3D code data
○ ○ ○ ○ ○ ○ ○

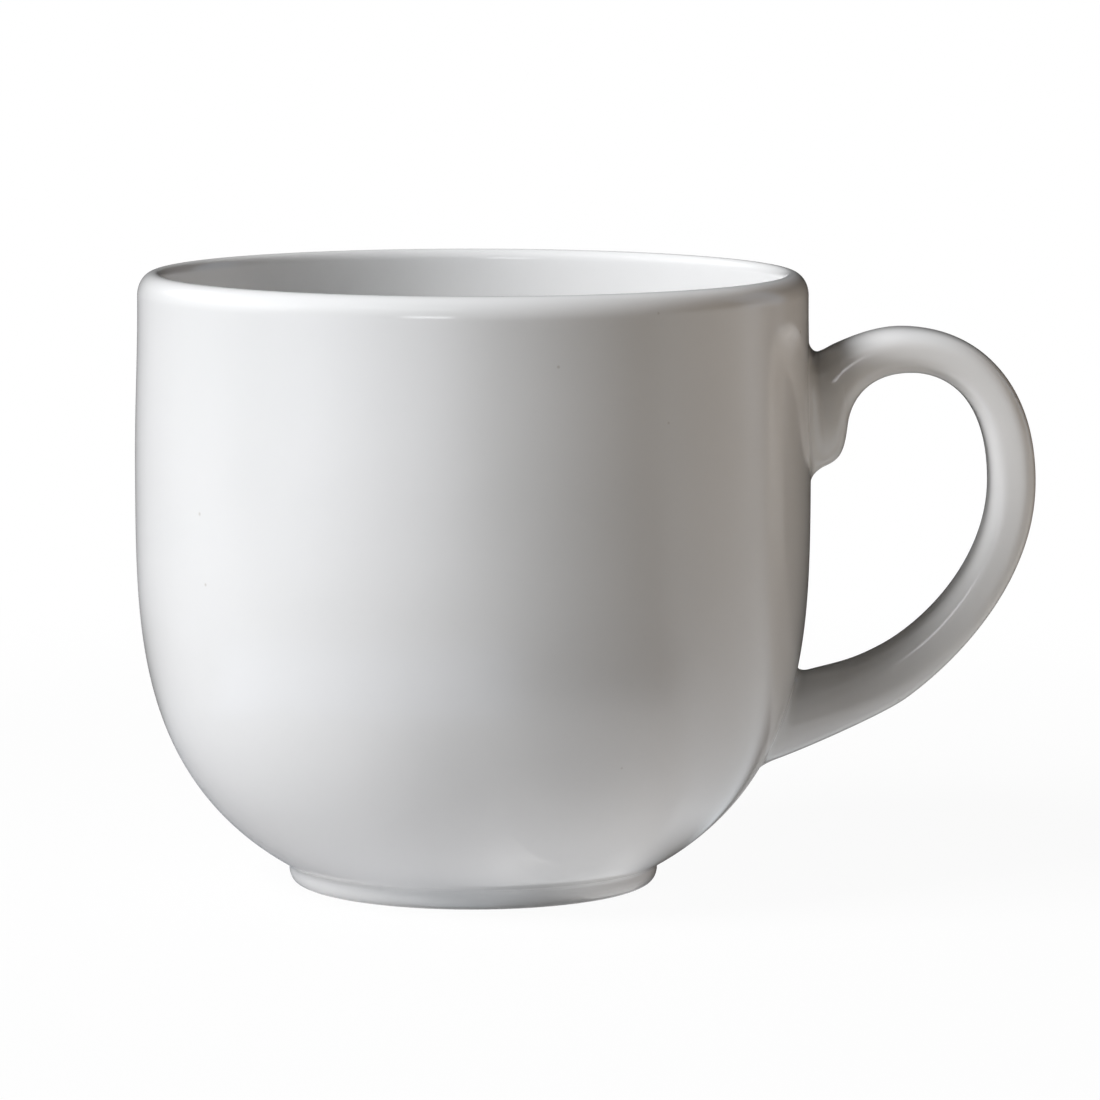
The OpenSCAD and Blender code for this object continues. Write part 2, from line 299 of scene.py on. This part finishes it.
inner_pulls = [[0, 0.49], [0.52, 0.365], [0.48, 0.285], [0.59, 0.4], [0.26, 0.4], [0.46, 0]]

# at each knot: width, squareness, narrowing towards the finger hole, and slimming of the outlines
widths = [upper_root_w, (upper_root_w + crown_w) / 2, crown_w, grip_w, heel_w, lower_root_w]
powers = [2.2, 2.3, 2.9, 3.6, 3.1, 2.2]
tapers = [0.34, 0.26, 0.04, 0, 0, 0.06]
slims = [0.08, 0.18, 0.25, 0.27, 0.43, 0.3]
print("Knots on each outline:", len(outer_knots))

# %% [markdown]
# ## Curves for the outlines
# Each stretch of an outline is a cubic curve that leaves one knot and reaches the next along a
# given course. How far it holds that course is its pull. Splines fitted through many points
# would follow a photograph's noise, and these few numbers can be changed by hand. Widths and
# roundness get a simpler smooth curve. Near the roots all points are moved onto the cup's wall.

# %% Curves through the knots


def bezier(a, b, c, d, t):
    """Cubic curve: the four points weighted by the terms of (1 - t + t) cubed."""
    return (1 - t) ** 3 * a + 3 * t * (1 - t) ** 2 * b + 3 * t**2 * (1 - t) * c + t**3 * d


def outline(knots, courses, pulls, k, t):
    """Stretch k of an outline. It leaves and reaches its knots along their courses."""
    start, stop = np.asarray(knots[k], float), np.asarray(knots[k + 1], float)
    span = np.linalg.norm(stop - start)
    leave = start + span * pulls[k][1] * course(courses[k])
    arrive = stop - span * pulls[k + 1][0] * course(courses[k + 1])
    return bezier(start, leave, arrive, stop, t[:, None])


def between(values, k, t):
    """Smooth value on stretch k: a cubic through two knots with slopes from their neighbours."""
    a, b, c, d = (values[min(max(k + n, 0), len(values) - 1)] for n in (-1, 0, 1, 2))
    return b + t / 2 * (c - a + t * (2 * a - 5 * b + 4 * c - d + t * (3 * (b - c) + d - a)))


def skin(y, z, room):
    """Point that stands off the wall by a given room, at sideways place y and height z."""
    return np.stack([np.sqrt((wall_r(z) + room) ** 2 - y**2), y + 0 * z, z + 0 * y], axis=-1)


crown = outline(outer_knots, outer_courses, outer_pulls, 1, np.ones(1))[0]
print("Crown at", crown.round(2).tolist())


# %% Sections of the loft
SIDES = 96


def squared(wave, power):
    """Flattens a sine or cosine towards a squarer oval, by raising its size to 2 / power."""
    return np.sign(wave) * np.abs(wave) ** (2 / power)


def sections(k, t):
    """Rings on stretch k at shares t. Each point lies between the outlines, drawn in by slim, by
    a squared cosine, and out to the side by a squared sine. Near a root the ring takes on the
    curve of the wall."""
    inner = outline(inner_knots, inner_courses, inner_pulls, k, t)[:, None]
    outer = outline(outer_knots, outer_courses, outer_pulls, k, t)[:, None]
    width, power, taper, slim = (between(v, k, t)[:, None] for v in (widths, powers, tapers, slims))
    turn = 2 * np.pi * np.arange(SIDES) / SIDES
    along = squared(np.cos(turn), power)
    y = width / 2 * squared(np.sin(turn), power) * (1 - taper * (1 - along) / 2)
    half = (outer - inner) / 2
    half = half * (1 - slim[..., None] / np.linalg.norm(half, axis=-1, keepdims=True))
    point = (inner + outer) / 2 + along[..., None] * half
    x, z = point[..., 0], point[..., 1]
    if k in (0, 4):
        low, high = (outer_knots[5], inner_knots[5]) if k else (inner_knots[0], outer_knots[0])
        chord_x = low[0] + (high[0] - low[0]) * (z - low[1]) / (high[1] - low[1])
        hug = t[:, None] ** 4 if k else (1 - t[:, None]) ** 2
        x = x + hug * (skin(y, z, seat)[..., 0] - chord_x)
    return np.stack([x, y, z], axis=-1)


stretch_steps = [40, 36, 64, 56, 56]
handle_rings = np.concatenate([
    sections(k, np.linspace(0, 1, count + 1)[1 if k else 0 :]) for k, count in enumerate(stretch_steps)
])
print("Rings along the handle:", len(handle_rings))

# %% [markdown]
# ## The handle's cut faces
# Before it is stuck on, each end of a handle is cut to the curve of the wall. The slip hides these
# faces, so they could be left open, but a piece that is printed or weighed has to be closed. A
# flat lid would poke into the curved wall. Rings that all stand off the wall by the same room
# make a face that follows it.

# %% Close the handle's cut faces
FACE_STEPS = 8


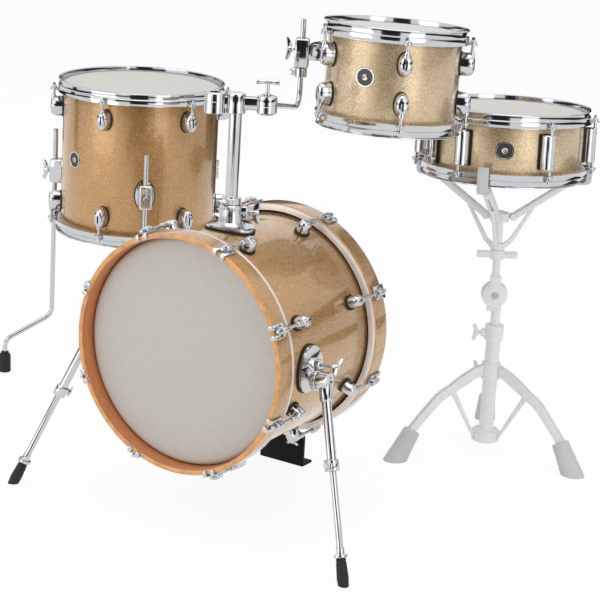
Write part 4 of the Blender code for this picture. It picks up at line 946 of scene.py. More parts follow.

○ ○ ○ ○ ○ ○ ○

## [What to work on]
All of the entries above need to be reproduced exactly.

## [Solution to this task]
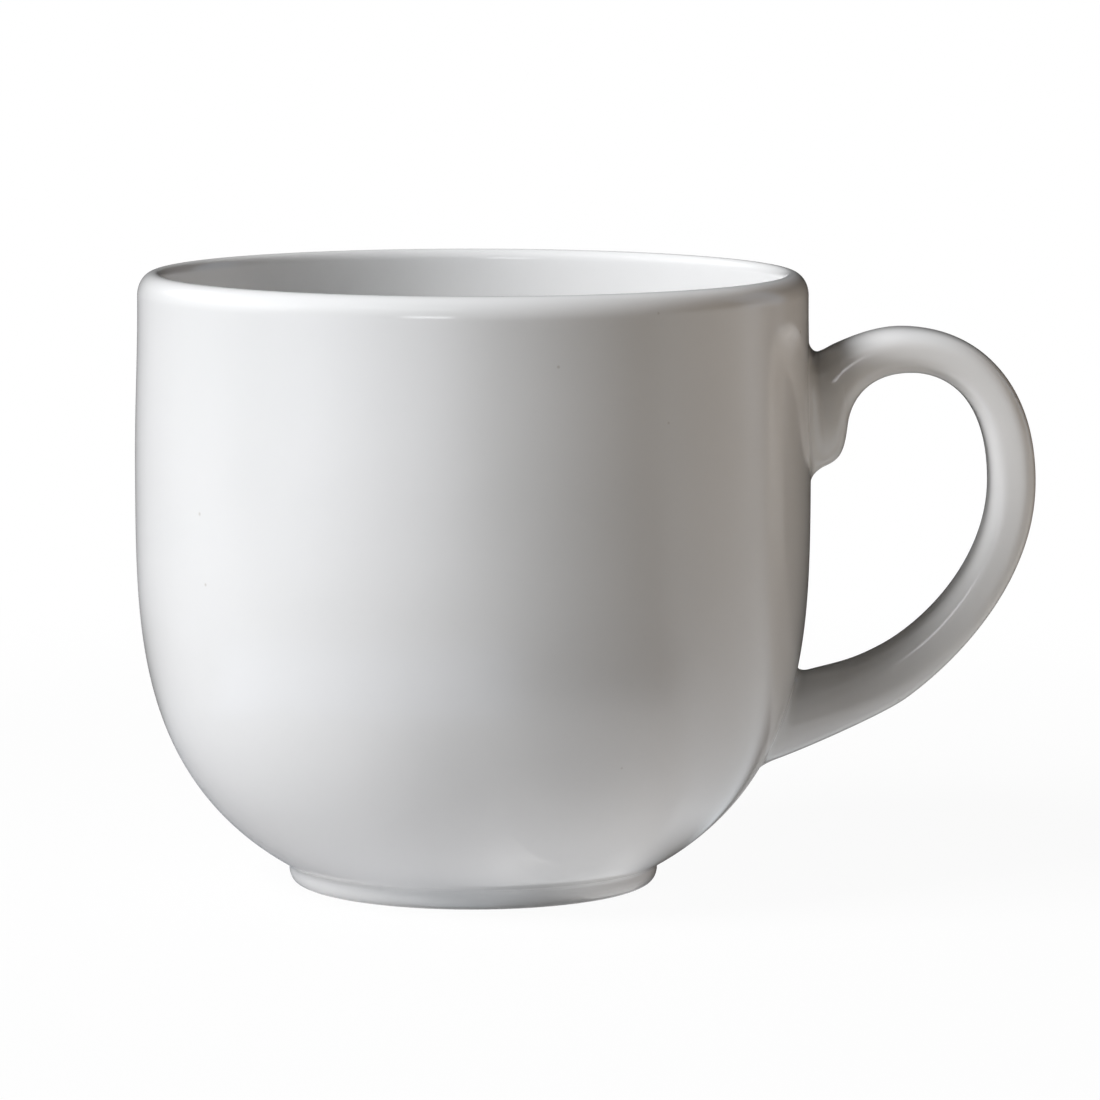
The OpenSCAD and Blender code for this object continues. Write part 2, from line 299 of scene.py on. This part finishes it.
inner_pulls = [[0, 0.49], [0.52, 0.365], [0.48, 0.285], [0.59, 0.4], [0.26, 0.4], [0.46, 0]]

# at each knot: width, squareness, narrowing towards the finger hole, and slimming of the outlines
widths = [upper_root_w, (upper_root_w + crown_w) / 2, crown_w, grip_w, heel_w, lower_root_w]
powers = [2.2, 2.3, 2.9, 3.6, 3.1, 2.2]
tapers = [0.34, 0.26, 0.04, 0, 0, 0.06]
slims = [0.08, 0.18, 0.25, 0.27, 0.43, 0.3]
print("Knots on each outline:", len(outer_knots))

# %% [markdown]
# ## Curves for the outlines
# Each stretch of an outline is a cubic curve that leaves one knot and reaches the next along a
# given course. How far it holds that course is its pull. Splines fitted through many points
# would follow a photograph's noise, and these few numbers can be changed by hand. Widths and
# roundness get a simpler smooth curve. Near the roots all points are moved onto the cup's wall.

# %% Curves through the knots


def bezier(a, b, c, d, t):
    """Cubic curve: the four points weighted by the terms of (1 - t + t) cubed."""
    return (1 - t) ** 3 * a + 3 * t * (1 - t) ** 2 * b + 3 * t**2 * (1 - t) * c + t**3 * d


def outline(knots, courses, pulls, k, t):
    """Stretch k of an outline. It leaves and reaches its knots along their courses."""
    start, stop = np.asarray(knots[k], float), np.asarray(knots[k + 1], float)
    span = np.linalg.norm(stop - start)
    leave = start + span * pulls[k][1] * course(courses[k])
    arrive = stop - span * pulls[k + 1][0] * course(courses[k + 1])
    return bezier(start, leave, arrive, stop, t[:, None])


def between(values, k, t):
    """Smooth value on stretch k: a cubic through two knots with slopes from their neighbours."""
    a, b, c, d = (values[min(max(k + n, 0), len(values) - 1)] for n in (-1, 0, 1, 2))
    return b + t / 2 * (c - a + t * (2 * a - 5 * b + 4 * c - d + t * (3 * (b - c) + d - a)))


def skin(y, z, room):
    """Point that stands off the wall by a given room, at sideways place y and height z."""
    return np.stack([np.sqrt((wall_r(z) + room) ** 2 - y**2), y + 0 * z, z + 0 * y], axis=-1)


crown = outline(outer_knots, outer_courses, outer_pulls, 1, np.ones(1))[0]
print("Crown at", crown.round(2).tolist())


# %% Sections of the loft
SIDES = 96


def squared(wave, power):
    """Flattens a sine or cosine towards a squarer oval, by raising its size to 2 / power."""
    return np.sign(wave) * np.abs(wave) ** (2 / power)


def sections(k, t):
    """Rings on stretch k at shares t. Each point lies between the outlines, drawn in by slim, by
    a squared cosine, and out to the side by a squared sine. Near a root the ring takes on the
    curve of the wall."""
    inner = outline(inner_knots, inner_courses, inner_pulls, k, t)[:, None]
    outer = outline(outer_knots, outer_courses, outer_pulls, k, t)[:, None]
    width, power, taper, slim = (between(v, k, t)[:, None] for v in (widths, powers, tapers, slims))
    turn = 2 * np.pi * np.arange(SIDES) / SIDES
    along = squared(np.cos(turn), power)
    y = width / 2 * squared(np.sin(turn), power) * (1 - taper * (1 - along) / 2)
    half = (outer - inner) / 2
    half = half * (1 - slim[..., None] / np.linalg.norm(half, axis=-1, keepdims=True))
    point = (inner + outer) / 2 + along[..., None] * half
    x, z = point[..., 0], point[..., 1]
    if k in (0, 4):
        low, high = (outer_knots[5], inner_knots[5]) if k else (inner_knots[0], outer_knots[0])
        chord_x = low[0] + (high[0] - low[0]) * (z - low[1]) / (high[1] - low[1])
        hug = t[:, None] ** 4 if k else (1 - t[:, None]) ** 2
        x = x + hug * (skin(y, z, seat)[..., 0] - chord_x)
    return np.stack([x, y, z], axis=-1)


stretch_steps = [40, 36, 64, 56, 56]
handle_rings = np.concatenate([
    sections(k, np.linspace(0, 1, count + 1)[1 if k else 0 :]) for k, count in enumerate(stretch_steps)
])
print("Rings along the handle:", len(handle_rings))

# %% [markdown]
# ## The handle's cut faces
# Before it is stuck on, each end of a handle is cut to the curve of the wall. The slip hides these
# faces, so they could be left open, but a piece that is printed or weighed has to be closed. A
# flat lid would poke into the curved wall. Rings that all stand off the wall by the same room
# make a face that follows it.

# %% Close the handle's cut faces
FACE_STEPS = 8


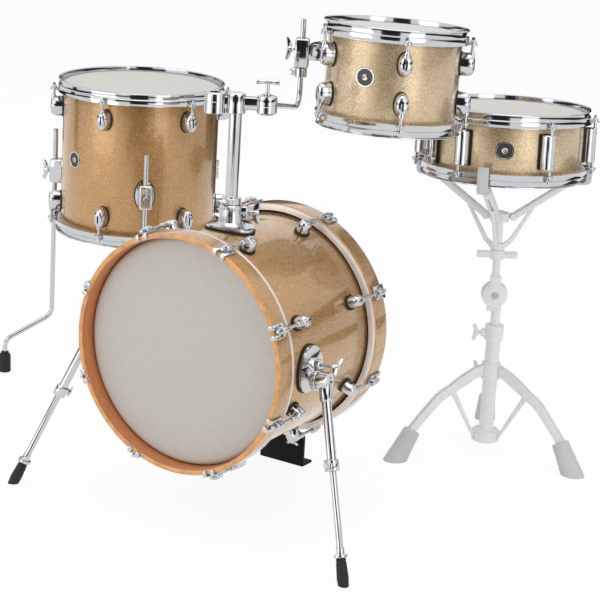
Write part 4 of the Blender code for this picture. It picks up at line 946 of scene.py. More parts follow.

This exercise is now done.